__WHAT TO WORK ON__
Everything in the listing below from the line containing "Circle(bore_radius, mode=Mode.SUBTRACT)" through the line containing "imported = [obj" should be repeated exactly; leave out every other line.
----- TASK MATERIAL
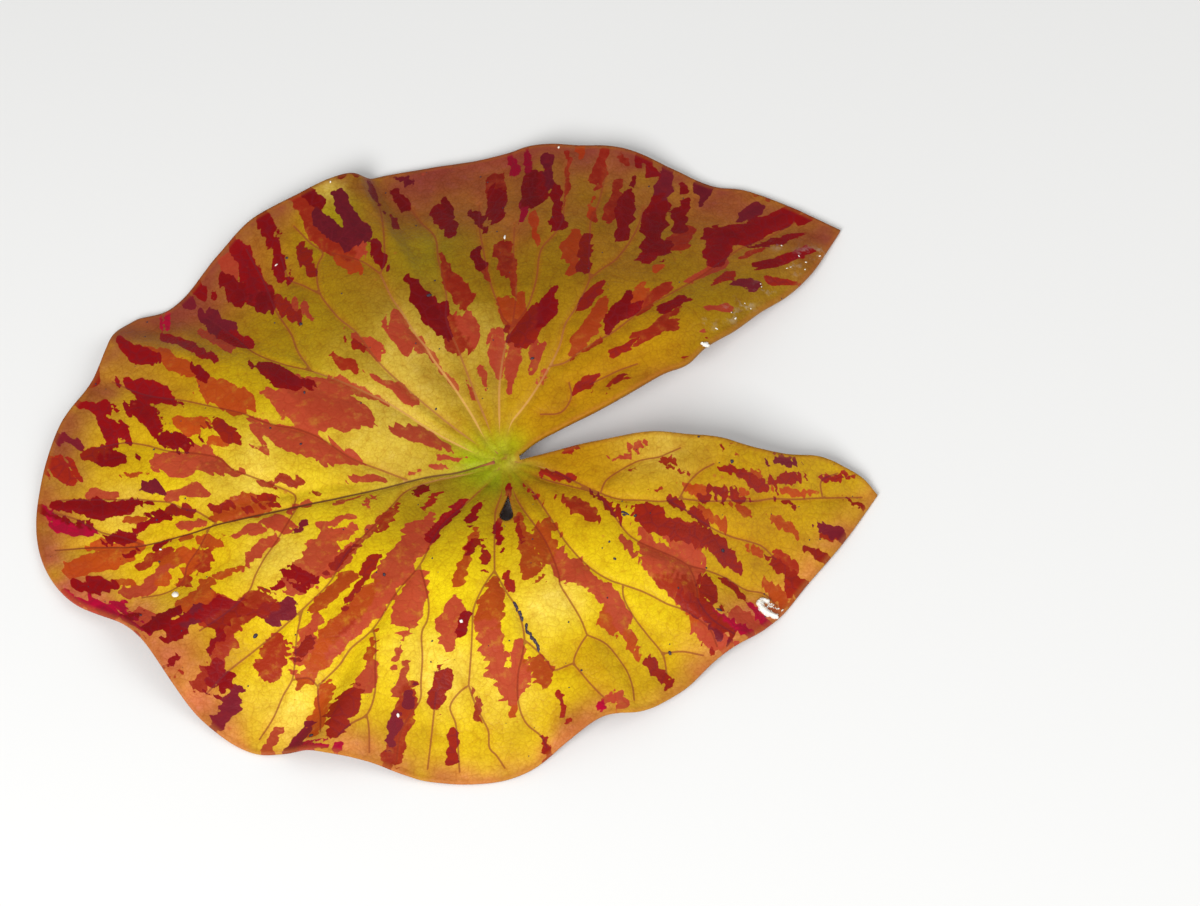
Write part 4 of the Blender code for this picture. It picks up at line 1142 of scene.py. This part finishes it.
----------
----- TASK MATERIAL
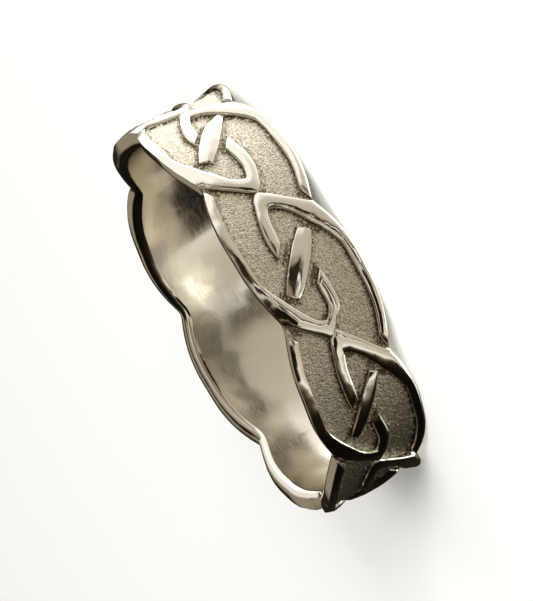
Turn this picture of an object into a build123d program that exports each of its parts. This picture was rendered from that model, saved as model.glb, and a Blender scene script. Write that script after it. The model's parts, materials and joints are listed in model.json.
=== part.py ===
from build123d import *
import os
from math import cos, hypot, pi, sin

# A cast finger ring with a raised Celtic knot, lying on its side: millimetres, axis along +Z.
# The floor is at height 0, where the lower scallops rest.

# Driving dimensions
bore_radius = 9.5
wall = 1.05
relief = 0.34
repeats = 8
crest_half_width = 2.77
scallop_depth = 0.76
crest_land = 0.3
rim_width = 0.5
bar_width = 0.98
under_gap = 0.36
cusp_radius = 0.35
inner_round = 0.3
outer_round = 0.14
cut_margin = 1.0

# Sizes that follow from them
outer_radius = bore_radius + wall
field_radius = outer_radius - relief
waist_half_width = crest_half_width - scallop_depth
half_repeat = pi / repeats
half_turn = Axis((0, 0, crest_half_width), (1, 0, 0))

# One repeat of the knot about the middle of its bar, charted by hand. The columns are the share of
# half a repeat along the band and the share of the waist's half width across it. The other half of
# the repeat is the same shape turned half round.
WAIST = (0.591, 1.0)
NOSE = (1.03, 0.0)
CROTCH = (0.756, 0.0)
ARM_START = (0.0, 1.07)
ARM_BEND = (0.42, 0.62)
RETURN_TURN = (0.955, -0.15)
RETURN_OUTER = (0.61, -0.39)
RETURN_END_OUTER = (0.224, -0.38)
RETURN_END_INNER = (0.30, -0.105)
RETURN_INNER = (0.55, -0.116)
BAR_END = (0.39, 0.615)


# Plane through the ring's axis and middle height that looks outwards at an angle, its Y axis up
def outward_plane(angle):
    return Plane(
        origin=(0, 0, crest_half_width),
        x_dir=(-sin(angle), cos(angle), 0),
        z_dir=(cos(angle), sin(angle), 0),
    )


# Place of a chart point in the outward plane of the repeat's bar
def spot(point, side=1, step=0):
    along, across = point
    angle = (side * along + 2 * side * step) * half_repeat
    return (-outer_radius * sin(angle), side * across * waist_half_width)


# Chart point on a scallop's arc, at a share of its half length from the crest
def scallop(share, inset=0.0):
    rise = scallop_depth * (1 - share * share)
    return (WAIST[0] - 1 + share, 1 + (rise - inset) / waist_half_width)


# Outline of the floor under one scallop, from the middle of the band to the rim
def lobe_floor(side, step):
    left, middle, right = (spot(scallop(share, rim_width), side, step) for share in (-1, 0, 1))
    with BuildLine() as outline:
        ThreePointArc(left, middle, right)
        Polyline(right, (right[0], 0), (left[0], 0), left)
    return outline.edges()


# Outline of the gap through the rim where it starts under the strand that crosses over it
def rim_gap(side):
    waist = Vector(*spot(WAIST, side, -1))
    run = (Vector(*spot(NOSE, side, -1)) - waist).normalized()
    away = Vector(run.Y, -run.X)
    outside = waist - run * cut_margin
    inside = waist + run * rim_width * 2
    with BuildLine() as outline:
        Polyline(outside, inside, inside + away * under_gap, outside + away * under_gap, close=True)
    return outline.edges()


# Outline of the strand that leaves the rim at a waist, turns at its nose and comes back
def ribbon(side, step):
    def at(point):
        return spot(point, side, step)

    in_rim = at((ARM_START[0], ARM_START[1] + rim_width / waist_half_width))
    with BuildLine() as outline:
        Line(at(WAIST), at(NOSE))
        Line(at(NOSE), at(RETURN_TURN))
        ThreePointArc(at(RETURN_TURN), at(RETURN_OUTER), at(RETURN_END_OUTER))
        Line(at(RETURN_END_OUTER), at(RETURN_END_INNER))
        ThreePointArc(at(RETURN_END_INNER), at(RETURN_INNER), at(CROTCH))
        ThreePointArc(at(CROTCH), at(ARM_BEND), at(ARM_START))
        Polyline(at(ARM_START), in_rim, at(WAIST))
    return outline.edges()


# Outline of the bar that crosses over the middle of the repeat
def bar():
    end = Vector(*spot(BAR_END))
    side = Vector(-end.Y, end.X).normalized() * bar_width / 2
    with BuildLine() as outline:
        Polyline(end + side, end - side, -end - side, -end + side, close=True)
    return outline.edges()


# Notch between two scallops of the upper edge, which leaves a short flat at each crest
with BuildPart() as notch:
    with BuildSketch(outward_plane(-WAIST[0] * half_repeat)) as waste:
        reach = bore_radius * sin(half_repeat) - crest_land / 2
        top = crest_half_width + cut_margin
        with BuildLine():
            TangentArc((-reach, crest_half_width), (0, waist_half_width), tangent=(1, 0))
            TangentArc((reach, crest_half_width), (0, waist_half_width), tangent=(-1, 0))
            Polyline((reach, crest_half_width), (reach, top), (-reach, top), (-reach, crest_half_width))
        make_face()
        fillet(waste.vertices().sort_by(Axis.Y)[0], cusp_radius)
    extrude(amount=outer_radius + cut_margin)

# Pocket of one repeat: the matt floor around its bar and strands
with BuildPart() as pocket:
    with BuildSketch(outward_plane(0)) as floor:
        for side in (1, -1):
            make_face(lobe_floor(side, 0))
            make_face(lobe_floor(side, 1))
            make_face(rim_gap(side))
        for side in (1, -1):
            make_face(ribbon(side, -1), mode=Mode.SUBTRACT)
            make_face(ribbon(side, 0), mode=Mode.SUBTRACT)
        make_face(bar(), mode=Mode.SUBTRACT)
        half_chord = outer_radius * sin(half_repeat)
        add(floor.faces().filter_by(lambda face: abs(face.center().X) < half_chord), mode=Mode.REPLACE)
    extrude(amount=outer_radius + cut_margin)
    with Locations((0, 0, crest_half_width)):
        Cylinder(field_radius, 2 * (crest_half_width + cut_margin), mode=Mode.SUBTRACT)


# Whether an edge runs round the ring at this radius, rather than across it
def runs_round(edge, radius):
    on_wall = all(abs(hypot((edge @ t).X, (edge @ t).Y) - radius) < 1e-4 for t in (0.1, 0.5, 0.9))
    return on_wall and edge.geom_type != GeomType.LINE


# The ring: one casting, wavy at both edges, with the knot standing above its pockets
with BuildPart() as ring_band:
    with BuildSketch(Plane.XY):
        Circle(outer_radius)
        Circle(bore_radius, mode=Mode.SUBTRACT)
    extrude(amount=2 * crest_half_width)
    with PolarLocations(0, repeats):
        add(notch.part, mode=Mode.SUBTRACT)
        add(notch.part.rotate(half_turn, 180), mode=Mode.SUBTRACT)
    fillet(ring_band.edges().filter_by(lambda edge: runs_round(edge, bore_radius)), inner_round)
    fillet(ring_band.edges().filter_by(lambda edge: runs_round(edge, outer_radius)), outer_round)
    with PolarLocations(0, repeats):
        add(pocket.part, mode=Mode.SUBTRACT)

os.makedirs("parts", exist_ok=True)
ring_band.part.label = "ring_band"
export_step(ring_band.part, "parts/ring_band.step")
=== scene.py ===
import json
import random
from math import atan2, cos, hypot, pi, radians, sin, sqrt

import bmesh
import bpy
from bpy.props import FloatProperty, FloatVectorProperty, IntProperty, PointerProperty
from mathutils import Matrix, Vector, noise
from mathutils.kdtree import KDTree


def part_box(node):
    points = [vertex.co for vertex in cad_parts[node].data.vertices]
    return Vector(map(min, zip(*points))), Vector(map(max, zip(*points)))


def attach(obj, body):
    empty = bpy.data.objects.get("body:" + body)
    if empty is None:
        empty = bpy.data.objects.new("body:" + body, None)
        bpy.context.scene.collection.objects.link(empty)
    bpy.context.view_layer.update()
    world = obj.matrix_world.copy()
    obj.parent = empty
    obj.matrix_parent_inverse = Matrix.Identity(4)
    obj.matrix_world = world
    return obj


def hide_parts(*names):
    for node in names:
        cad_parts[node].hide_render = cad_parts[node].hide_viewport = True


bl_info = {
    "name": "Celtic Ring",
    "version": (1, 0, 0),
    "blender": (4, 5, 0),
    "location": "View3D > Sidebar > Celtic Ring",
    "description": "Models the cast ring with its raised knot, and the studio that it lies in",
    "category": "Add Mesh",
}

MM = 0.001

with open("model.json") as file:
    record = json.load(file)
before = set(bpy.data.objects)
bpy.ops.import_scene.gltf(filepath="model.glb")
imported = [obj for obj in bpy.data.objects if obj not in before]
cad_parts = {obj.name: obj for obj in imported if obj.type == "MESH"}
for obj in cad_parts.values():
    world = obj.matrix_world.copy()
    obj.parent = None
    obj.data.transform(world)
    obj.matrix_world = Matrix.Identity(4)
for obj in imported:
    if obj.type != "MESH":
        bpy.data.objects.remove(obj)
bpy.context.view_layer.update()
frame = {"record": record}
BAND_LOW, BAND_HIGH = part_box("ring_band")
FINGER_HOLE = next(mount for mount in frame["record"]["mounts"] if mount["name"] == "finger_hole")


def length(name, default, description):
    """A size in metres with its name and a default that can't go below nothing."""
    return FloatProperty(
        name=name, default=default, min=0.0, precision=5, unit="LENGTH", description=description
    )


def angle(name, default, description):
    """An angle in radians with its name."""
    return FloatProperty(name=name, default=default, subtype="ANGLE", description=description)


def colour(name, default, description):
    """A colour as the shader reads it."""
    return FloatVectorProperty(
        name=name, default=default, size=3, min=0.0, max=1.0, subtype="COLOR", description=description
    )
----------
----- TASK MATERIAL
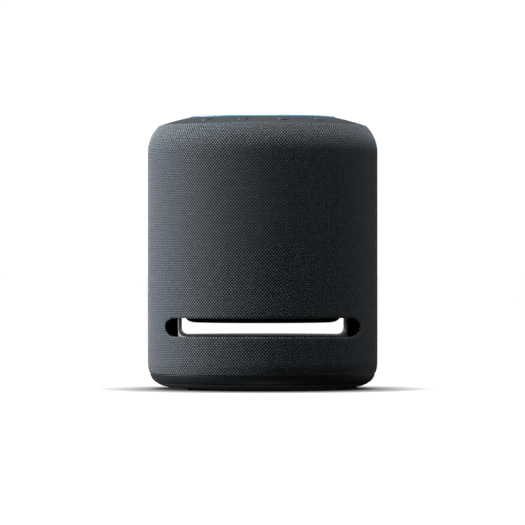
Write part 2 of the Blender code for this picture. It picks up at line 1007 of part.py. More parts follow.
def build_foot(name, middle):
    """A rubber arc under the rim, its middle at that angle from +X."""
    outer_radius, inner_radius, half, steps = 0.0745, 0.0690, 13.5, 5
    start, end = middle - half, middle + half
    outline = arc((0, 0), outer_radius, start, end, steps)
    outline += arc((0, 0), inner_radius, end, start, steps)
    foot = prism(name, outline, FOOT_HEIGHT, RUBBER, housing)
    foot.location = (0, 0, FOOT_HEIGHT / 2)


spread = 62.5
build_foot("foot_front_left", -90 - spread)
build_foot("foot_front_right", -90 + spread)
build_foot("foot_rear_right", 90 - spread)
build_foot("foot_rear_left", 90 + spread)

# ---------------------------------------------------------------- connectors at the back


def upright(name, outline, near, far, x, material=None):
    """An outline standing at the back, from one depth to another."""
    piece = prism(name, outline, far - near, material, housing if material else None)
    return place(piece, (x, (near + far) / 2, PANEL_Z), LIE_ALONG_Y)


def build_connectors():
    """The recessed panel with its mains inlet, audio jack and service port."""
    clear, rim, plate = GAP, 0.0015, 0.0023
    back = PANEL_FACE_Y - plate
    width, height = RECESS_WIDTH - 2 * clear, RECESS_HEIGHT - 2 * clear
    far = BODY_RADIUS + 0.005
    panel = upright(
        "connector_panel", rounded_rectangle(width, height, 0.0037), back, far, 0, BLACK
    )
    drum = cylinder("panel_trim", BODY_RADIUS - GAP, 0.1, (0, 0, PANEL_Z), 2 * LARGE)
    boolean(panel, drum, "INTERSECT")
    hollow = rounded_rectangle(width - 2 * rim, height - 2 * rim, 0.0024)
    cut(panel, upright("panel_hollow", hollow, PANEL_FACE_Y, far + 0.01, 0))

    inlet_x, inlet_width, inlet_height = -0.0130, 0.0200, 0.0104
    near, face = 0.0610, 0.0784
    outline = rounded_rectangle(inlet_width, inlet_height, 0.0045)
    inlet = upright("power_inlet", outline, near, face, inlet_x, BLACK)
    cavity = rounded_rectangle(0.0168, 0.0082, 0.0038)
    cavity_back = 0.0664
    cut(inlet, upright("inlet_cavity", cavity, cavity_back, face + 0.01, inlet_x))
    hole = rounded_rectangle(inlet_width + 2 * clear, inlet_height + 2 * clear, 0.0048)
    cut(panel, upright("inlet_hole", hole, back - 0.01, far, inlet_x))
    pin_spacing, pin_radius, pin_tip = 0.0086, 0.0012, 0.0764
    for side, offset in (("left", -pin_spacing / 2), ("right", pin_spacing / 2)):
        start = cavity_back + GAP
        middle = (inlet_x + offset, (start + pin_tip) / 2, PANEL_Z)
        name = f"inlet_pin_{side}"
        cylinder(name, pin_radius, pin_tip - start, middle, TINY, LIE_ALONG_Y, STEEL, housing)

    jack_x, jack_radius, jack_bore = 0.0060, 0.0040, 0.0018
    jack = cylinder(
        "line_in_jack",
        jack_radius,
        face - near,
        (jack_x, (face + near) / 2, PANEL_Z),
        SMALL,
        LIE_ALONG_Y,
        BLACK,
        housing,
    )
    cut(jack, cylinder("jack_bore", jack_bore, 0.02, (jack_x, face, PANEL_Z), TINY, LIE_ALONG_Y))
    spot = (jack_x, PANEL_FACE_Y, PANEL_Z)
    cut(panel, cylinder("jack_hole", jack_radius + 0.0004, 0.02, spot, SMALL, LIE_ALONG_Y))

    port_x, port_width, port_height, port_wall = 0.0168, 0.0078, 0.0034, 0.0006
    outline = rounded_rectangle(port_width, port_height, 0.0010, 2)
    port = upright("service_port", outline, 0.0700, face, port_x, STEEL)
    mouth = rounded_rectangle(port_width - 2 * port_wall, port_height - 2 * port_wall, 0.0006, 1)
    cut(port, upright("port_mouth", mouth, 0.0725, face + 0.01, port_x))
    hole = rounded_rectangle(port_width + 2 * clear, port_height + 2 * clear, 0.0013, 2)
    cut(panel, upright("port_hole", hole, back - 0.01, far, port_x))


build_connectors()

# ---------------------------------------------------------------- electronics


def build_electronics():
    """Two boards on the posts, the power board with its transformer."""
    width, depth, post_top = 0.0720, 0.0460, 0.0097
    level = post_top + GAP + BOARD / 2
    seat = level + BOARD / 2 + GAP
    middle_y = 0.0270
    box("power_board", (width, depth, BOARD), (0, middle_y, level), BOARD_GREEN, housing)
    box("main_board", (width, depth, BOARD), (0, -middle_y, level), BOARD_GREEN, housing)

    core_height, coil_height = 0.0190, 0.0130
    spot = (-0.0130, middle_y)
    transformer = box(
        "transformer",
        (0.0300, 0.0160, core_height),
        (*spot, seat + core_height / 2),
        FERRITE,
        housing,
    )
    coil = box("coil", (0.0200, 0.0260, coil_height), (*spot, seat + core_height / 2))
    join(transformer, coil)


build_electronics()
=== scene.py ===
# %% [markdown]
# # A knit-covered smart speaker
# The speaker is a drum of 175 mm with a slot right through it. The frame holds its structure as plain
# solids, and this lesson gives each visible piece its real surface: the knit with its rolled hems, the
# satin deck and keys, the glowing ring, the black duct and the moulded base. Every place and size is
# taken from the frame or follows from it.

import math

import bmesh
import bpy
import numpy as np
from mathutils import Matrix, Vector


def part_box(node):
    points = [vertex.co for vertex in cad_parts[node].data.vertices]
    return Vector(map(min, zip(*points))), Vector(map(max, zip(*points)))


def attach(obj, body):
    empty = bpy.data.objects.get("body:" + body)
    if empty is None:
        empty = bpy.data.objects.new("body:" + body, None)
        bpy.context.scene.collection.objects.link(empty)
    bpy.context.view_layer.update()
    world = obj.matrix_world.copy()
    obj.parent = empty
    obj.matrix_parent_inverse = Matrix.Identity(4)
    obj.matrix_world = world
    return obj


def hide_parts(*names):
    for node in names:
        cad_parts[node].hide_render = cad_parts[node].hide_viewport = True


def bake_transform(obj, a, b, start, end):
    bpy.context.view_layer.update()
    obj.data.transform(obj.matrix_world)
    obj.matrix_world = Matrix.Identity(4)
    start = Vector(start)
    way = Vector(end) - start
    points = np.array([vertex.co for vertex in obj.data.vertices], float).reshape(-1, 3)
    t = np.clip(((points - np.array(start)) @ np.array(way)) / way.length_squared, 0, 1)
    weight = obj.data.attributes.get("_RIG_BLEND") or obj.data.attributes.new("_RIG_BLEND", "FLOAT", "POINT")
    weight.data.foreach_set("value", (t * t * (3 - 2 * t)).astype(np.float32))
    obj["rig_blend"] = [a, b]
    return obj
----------
__FINAL ANSWER__
        Circle(bore_radius, mode=Mode.SUBTRACT)
    extrude(amount=2 * crest_half_width)
    with PolarLocations(0, repeats):
        add(notch.part, mode=Mode.SUBTRACT)
        add(notch.part.rotate(half_turn, 180), mode=Mode.SUBTRACT)
    fillet(ring_band.edges().filter_by(lambda edge: runs_round(edge, bore_radius)), inner_round)
    fillet(ring_band.edges().filter_by(lambda edge: runs_round(edge, outer_radius)), outer_round)
    with PolarLocations(0, repeats):
        add(pocket.part, mode=Mode.SUBTRACT)

os.makedirs("parts", exist_ok=True)
ring_band.part.label = "ring_band"
export_step(ring_band.part, "parts/ring_band.step")
=== scene.py ===
import json
import random
from math import atan2, cos, hypot, pi, radians, sin, sqrt

import bmesh
import bpy
from bpy.props import FloatProperty, FloatVectorProperty, IntProperty, PointerProperty
from mathutils import Matrix, Vector, noise
from mathutils.kdtree import KDTree


def part_box(node):
    points = [vertex.co for vertex in cad_parts[node].data.vertices]
    return Vector(map(min, zip(*points))), Vector(map(max, zip(*points)))


def attach(obj, body):
    empty = bpy.data.objects.get("body:" + body)
    if empty is None:
        empty = bpy.data.objects.new("body:" + body, None)
        bpy.context.scene.collection.objects.link(empty)
    bpy.context.view_layer.update()
    world = obj.matrix_world.copy()
    obj.parent = empty
    obj.matrix_parent_inverse = Matrix.Identity(4)
    obj.matrix_world = world
    return obj


def hide_parts(*names):
    for node in names:
        cad_parts[node].hide_render = cad_parts[node].hide_viewport = True


bl_info = {
    "name": "Celtic Ring",
    "version": (1, 0, 0),
    "blender": (4, 5, 0),
    "location": "View3D > Sidebar > Celtic Ring",
    "description": "Models the cast ring with its raised knot, and the studio that it lies in",
    "category": "Add Mesh",
}

MM = 0.001

with open("model.json") as file:
    record = json.load(file)
before = set(bpy.data.objects)
bpy.ops.import_scene.gltf(filepath="model.glb")
imported = [obj for obj in bpy.data.objects if obj not in before]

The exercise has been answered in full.